How Much Do You Actually Need?

Just like buying shoes, an apartment, or a pair of jeans, when it comes to financing a wedding, you should figure out how much you need to spend to get what you want. Set your expectations accordingly. Knot Note: The average cost for a 150-person wedding is about $25,000 (higher in urban areas).

  • Here is a basic breakdown of what you can expect to pay:
    Reception: 48%-50%
    Ceremony: 2%-3%
    Attire: 8%-10%
    Flowers: 8%-10%
    Entertainment/Music: 8%-10%
    Photography/Videography: 10%-12%
    Stationery: 2%-3%
    Wedding Rings: 2%-3%
    Parking/Transportation: 2%-3%
    Gifts: 2%-3%
    Miscellaneous: 8%
  • To avoid stress, allot about 5% of your budget for a “just-in-case” fund.
  • If you’re paying for your honeymoon yourselves, remember to budget for that as well.

How Much Can You Save?

As soon as you’re engaged, start putting aside as much of your income as you can for the wedding. Saving 20% of your monthly income is a good — though painful — goal. The longer your engagement, the more you’ll be able to sock away.

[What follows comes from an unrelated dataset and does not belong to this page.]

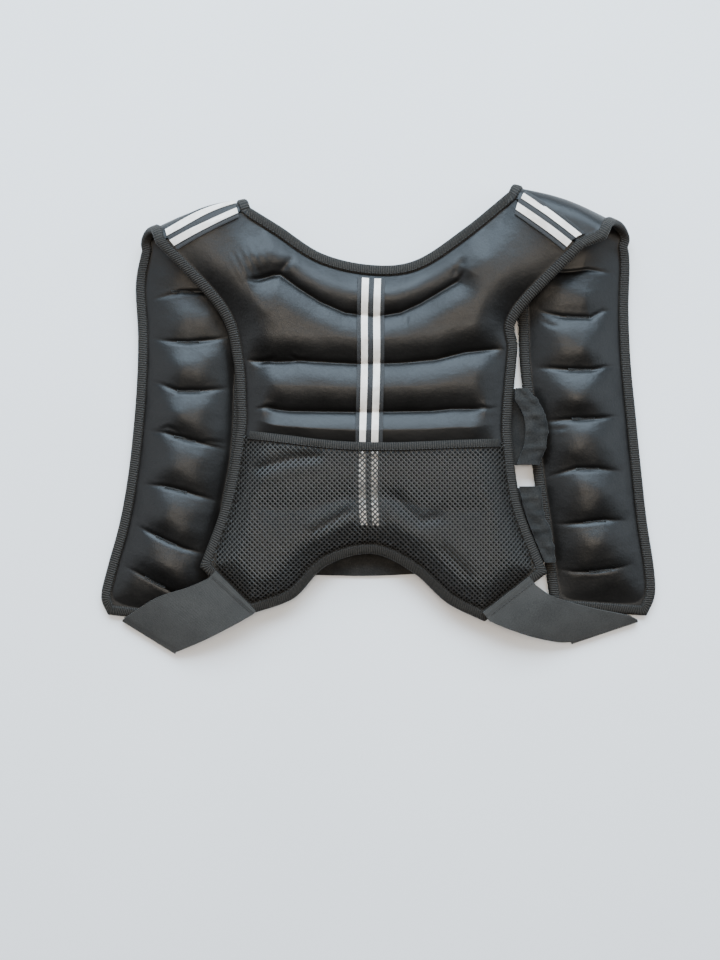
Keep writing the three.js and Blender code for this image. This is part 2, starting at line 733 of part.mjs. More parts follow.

  • Ways to save: Limit your spending on small stuff (renting movies instead of going out; going to Starbucks once instead of twice a day; downloading just the song you love instead of buying the whole CD). These changes will hardly affect your quality of life, but after a year, the extra cash will cover some wedding essentials.
  • Make the most of your money: Instead of stashing your money in a low-interest savings account, consider buying CDs or opening a money-market account. The interest rate can be double that of a savings account. Just check the fine print to avoid penalties.